> Data shown:
>>

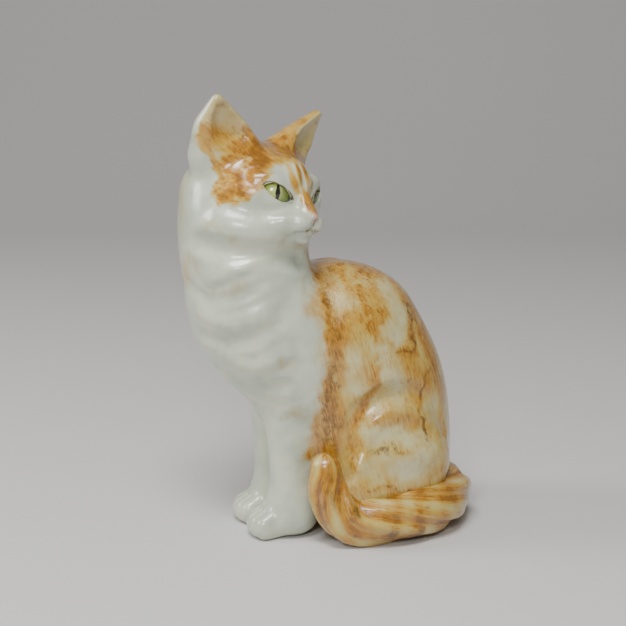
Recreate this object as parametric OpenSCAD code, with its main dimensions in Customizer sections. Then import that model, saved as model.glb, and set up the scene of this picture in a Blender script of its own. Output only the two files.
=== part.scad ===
// Seated ceramic cat that looks back over its left shoulder.
// The torso and head are hollow slip castings. The ears, forelegs, hind paw and tail are cast apart
// and luted on, a disc closes the torso's base, and glass eyes are bedded in sockets in the head.
// The cat faces -Y, its left is +X, and it stands on z = 0.

/* [Figure] */
// Height from the base to the tip of the right ear
figure_height = 300; // [240:1:360]
// Turn of the head towards the cat's left shoulder
head_turn = 120; // [100:1:130]
// Tilt of the head towards its own left ear
head_tilt = 10; // [0:1:14]
/* [Casting] */
// Wall of the slip-cast torso and head
wall = 5; // [4:0.5:7]
// Facets round each rounded mass
facets = 28; // [20:4:32]
/* [Base] */
// Radius of the disc that closes the torso
disc_r = 26; // [20:1:28]
// Thickness of the disc
disc_h = 5; // [4:0.5:8]
// Radius of the vent hole through the disc
vent_r = 6; // [4:0.5:8]
/* [Eyes] */
// Radius of a glass eye
eye_r = 10; // [9:0.25:11]
// Height of its dome
eye_dome = 5.5; // [4:0.25:7]
// Thickness of the painted iris disc behind the glass
iris_h = 1; // [0.6:0.1:1.5]
// Thickness of the cement that beds each eye
cement_h = 2.5; // [1.5:0.25:3]

/* [Hidden] */
steps = 3;             // hulls between two key beads
cavity_facets = 20;
limb_facets = 22;
fine_facets = 48;
far = 400;
fit_gap = 0.2;         // gap round the disc and round each eye
disc_y = 10;
disc_ledge = 4;        // width of the ledge the disc is luted to
seam_z = 192;          // where the head casting is luted to the neck
origin = [8, -27, 0];  // centre of the footprint of the whole figure

// A bead is an ellipsoid: [x, y, z, half width, half depth, half height].
spine_beads = [[0, 10, 30, 48, 55, 40], [0, 3, 64, 52, 62, 46], [0, -5, 100, 53, 64, 52],
               [0, -24, 139, 50, 64, 48]];
chest_beads = [[0, -44, 84, 36, 24, 28], [0, -52, 108, 42, 36, 32], [0, -72, 144, 46, 48, 34],
               [0, -83, 182, 43, 44, 28], [0, -86, 214, 44, 43.5, 26], [-6, -88, 238, 38, 38, 26]];
haunch_beads = [[32, 12, 48, 27, 42, 38], [40, -16, 34, 19, 26, 27]];
leg_x = 17;
leg_beads = [[leg_x, -58, 112, 20, 22, 24], [leg_x, -58, 72, 16.5, 17.5, 18], [leg_x, -58, 36, 15, 15.5, 16],
             [leg_x + 1, -58, 13, 18, 21, 14]];
toe_spread = [-10, -3.5, 3.5, 10];
tail_beads = [[-10, 53, 21, 18, 18, 19], [24, 56, 20, 18, 19, 19], [49, 34, 18, 18, 18, 18],
              [58, 2, 17, 17, 17, 17], [54, -28, 17, 16, 17, 17], [49, -42, 36, 15, 15, 16],
              [48, -44, 54, 12, 12, 12]];
hind_beads = [[-44, -16, 12, 15, 20, 14], [-45, -44, 10, 14, 12, 12]];

// Beads in the head's own frame, whose centre is head_at and whose face looks along -Y.
head_at = [0, -75, 234];
skull_beads = [[0, 8, 0, 42, 39, 37], [0, -8, -1, 42, 33, 32]];
cheek_beads = [[20, 0, -12, 22, 32, 22], [10, -22, -15, 18, 20, 13]];
muzzle_beads = [[0, -26, -3, 15, 19, 16], [0, -43, -13, 13, 12, 11]];
ear_root = [25, 7, 22, 29, 17, 19];
ear_middle = [38, 3, 42, 19, 11, 10];
ear_turn = 26;
ear_tip_r = 4;
ear_tip = [50, -2, 59];
eye_at = [18, -33.5, 3.5];
eye_splay = 30;
drawn_height = head_at[2] + ear_tip[0] * sin(head_tilt) + ear_tip[2] * cos(head_tilt) + ear_tip_r;
k = figure_height / drawn_height;

// Beads between the key beads, along a Catmull-Rom curve through them.
function mix(a, b, c, d, t) =
    (2 * b + (c - a) * t + (2 * a - 5 * b + 4 * c - d) * t * t + (3 * b - a - 3 * c + d) * t * t * t) / 2;
function at(keys, i) = keys[max(0, min(len(keys) - 1, i))];
function smooth(keys) = [
    for (i = [0 : len(keys) - 2], s = [0 : steps - 1])
        mix(at(keys, i - 1), keys[i], keys[i + 1], at(keys, i + 2), s / steps),
    keys[len(keys) - 1]
];
function thinned(keys, by) = [for (b = keys) [b[0], b[1], b[2], b[3] - by, b[4] - by, b[5] - by]];

module bead(b, fn = facets) translate([b[0], b[1], b[2]]) scale([b[3], b[4], b[5]]) sphere(1, $fn = fn);
module flow(keys, fn = facets) {
    beads = smooth(keys);
    for (i = [0 : len(beads) - 2]) hull() {
        bead(beads[i], fn);
        bead(beads[i + 1], fn);
    }
}
module side(s) mirror([s < 0 ? 1 : 0, 0, 0]) children();
module both() for (s = [-1, 1]) side(s) children();
module below(z) translate([-far, -far, z - far]) cube([2 * far, 2 * far, far]);
module above(z) translate([-far, -far, z]) cube([2 * far, 2 * far, far]);
module placed() scale(k) translate(-origin) children();
module on_head() translate(head_at) rotate([0, 0, head_turn]) rotate([0, head_tilt, 0]) children();
module on_eye(s) on_head() side(s) translate(eye_at) rotate([90, 0, eye_splay]) children();

module torso_mass() {
    flow(spine_beads);
    flow(chest_beads);
    both() flow(haunch_beads);
}
module head_mass() on_head() {
    flow(skull_beads);
    both() flow(cheek_beads);
    flow(muzzle_beads);
}
module torso_cavity() {
    flow(thinned(spine_beads, wall / k), cavity_facets);
    flow(thinned(chest_beads, wall / k), cavity_facets);
}
module head_cavity() on_head() flow(thinned(skull_beads, wall / k), cavity_facets);

module torso_shell() color("wheat") placed() difference() {
    torso_mass();
    above(seam_z);
    below(0);
    difference() {
        torso_cavity();
        below((disc_h + wall) / k);
    }
    translate([0, disc_y, -1]) {
        cylinder(r = (disc_r + fit_gap) / k, h = disc_h / k + 1, $fn = fine_facets);
        cylinder(r = (disc_r - disc_ledge) / k, h = (disc_h + wall) / k + 2, $fn = fine_facets);
    }
}
module base_disc() color("linen") placed() translate([0, disc_y, 0]) difference() {
    cylinder(r = disc_r / k, h = disc_h / k, $fn = fine_facets);
    translate([0, 0, -1]) cylinder(r = vent_r / k, h = disc_h / k + 2, $fn = fine_facets);
}
module head_shell() color("white") placed() difference() {
    union() {
        head_mass();
        difference() {
            flow(chest_beads);
            below(seam_z);
        }
    }
    below(seam_z);
    torso_cavity();
    head_cavity();
    for (s = [-1, 1]) on_eye(s) eye_socket();
}

// The ear is a cupped cone, hollowed from its front.
module turned_bead(b, turn) translate([b[0], b[1], b[2]]) rotate([0, 0, turn])
    scale([b[3], b[4], b[5]]) sphere(1, $fn = facets);
module ear_mass() hull() {
    turned_bead(ear_root, ear_turn);
    turned_bead(ear_middle, ear_turn);
    translate(ear_tip) sphere(ear_tip_r, $fn = 16);
}
module ear_cup() translate([7, -6, 0]) hull() {
    turned_bead(ear_root + [4, 1, 13, -15, -5, -10], ear_turn);
    turned_bead(ear_middle + [1, 0, 0, -8, -4, -3], ear_turn);
    translate(ear_tip - [5, 0, 10]) sphere(ear_tip_r - 1, $fn = 16);
}
module ear(s) placed() difference() {
    on_head() side(s) difference() {
        ear_mass();
        ear_cup();
    }
    head_mass();
    flow(chest_beads);
}
module left_ear() color("peachpuff") ear(1);
module right_ear() color("peachpuff") ear(-1);

module across_middle() translate([-far, -far, -far]) cube([far, 2 * far, 2 * far]);
module foreleg(s) placed() difference() {
    side(s) {
        flow(leg_beads, limb_facets);
        for (t = toe_spread) hull() {
            bead([leg_x + t * 0.7, -67, 12, 6, 10, 12], limb_facets);
            bead([leg_x + t, -84 + abs(t) * 0.35, 8.5, 5.2, 7, 8.8], limb_facets);
        }
    }
    torso_mass();
    below(0);
    side(s) across_middle();
}
module left_foreleg() color("whitesmoke") foreleg(1);
module right_foreleg() color("whitesmoke") foreleg(-1);
module right_hind_paw() color("whitesmoke") placed() difference() {
    flow(hind_beads, limb_facets);
    torso_mass();
    below(0);
}
module tail() color("sandybrown") placed() difference() {
    flow(tail_beads, limb_facets);
    torso_mass();
    below(0);
    flow(leg_beads, limb_facets);
}

// An eye is built along +Z, with the flat back of its glass at eye_back.
eye_back = -3;
dome_r = (eye_r * eye_r + eye_dome * eye_dome) / (2 * eye_dome);
module eye_glass() intersection() {
    translate([0, 0, eye_back + eye_dome / k - dome_r / k]) sphere(dome_r / k, $fn = fine_facets);
    translate([0, 0, eye_back]) cylinder(r = eye_r / k, h = eye_dome / k, $fn = fine_facets);
}
module eye_iris() translate([0, 0, eye_back - iris_h / k]) cylinder(r = eye_r / k, h = iris_h / k, $fn = fine_facets);
module eye_cement() translate([0, 0, eye_back - (iris_h + cement_h) / k])
    cylinder(r = eye_r / k, h = cement_h / k, $fn = fine_facets);
module eye_socket() {
    translate([0, 0, eye_back - (iris_h + cement_h) / k])
        cylinder(r = (eye_r + fit_gap) / k, h = far, $fn = facets);
}
module left_eye_glass() color("yellowgreen") placed() on_eye(1) eye_glass();
module right_eye_glass() color("yellowgreen") placed() on_eye(-1) eye_glass();
module left_eye_iris() color("olivedrab") placed() on_eye(1) eye_iris();
module right_eye_iris() color("olivedrab") placed() on_eye(-1) eye_iris();
module left_eye_cement() color("gainsboro") placed() on_eye(1) eye_cement();
module right_eye_cement() color("gainsboro") placed() on_eye(-1) eye_cement();

torso_shell();
base_disc();
head_shell();
left_ear();
right_ear();
left_foreleg();
right_foreleg();
right_hind_paw();
tail();
left_eye_glass();
right_eye_glass();
left_eye_iris();
right_eye_iris();
left_eye_cement();
right_eye_cement();
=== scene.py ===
import math

import bmesh
import bpy
import numpy as np
from bpy.props import FloatProperty, FloatVectorProperty, IntProperty, PointerProperty
from mathutils import Matrix, Vector


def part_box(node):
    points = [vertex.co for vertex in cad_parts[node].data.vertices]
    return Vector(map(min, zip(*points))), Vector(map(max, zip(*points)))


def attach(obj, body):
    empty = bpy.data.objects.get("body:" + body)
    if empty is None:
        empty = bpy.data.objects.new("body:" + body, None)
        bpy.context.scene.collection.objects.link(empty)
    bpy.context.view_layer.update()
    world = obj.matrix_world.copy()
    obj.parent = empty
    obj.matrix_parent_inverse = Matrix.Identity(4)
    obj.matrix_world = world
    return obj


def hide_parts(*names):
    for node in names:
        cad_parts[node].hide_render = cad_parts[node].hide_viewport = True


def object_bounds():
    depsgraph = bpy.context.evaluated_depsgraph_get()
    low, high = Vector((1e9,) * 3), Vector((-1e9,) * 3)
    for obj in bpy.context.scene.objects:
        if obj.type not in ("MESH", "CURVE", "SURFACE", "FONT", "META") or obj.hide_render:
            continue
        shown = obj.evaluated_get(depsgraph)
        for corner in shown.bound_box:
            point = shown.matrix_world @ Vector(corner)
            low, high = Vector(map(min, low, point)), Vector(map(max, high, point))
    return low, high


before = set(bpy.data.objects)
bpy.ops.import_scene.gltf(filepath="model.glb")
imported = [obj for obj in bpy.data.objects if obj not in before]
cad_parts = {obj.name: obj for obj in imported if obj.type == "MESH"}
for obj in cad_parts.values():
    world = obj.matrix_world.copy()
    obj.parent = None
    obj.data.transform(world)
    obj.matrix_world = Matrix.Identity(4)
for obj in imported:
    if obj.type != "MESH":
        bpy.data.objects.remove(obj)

bl_info = {
    "name": "Seated ceramic cat",
    "version": (1, 0, 0),
    "blender": (4, 5, 0),
    "location": "View3D > Sidebar > Cat",
    "description": "Casts, paints and glazes a seated ceramic cat round its packed model",
    "category": "Object",
}

# ---- measures
# Shapes are drawn in millimetres in the frame the casting is designed in, and a
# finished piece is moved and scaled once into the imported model's frame, in metres.
CAD_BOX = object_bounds()
HEAD_AT = (0, -75, 234)
HEAD_TURN = 120
HEAD_TILT = 10
EAR_TIP = (50, -2, 59)
EAR_TIP_R = 4
FOOT_CENTRE = (8, -27, 0)
SEAM_Z = 192

# A bead is an ellipsoid: x, y, z, half width, half depth, half height.
SPINE = [(0, 10, 30, 48, 55, 40), (0, 3, 64, 52, 62, 46), (0, -5, 100, 53, 64, 52), (0, -24, 139, 50, 64, 48)]
CHEST = [(0, -44, 84, 36, 24, 28), (0, -52, 108, 42, 36, 32), (0, -72, 144, 46, 48, 34),
         (0, -83, 182, 43, 44, 28), (0, -86, 214, 44, 43.5, 26), (-6, -88, 238, 38, 38, 26)]
HAUNCH = [(32, 12, 48, 27, 42, 38), (40, -16, 34, 19, 26, 27)]
LEG_X = 17
LEG = [(17, -58, 112, 20, 22, 24), (17, -58, 72, 16.5, 17.5, 18), (17, -58, 36, 15, 15.5, 16),
       (18, -58, 13, 18, 21, 14)]
TOES = (-10, -3.5, 3.5, 10)
HIND_PAW = [(-44, -16, 12, 15, 20, 14), (-45, -44, 10, 14, 12, 12)]
PAW_WEB = [(-29, -34, 16, 10, 12, 18), (-32, -44, 13, 9, 9, 14)]
TAIL = [(-10, 53, 21, 18, 18, 19), (24, 55.4, 20, 18, 19, 19), (49, 34, 18, 18, 18, 18),
        (58, 2, 17, 17, 17, 17), (54, -28, 17, 16, 17, 17), (49, -42, 36, 15, 15, 16),
        (48, -44, 54, 12, 12, 12)]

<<

> Job: Repeat exactly, and only, the lines from the one containing "torso_shell();" through the one containing "zip(*points))), Vector(map(max, zip(*points)))", both included.

> Exercise solution:
torso_shell();
base_disc();
head_shell();
left_ear();
right_ear();
left_foreleg();
right_foreleg();
right_hind_paw();
tail();
left_eye_glass();
right_eye_glass();
left_eye_iris();
right_eye_iris();
left_eye_cement();
right_eye_cement();
=== scene.py ===
import math

import bmesh
import bpy
import numpy as np
from bpy.props import FloatProperty, FloatVectorProperty, IntProperty, PointerProperty
from mathutils import Matrix, Vector


def part_box(node):
    points = [vertex.co for vertex in cad_parts[node].data.vertices]
    return Vector(map(min, zip(*points))), Vector(map(max, zip(*points)))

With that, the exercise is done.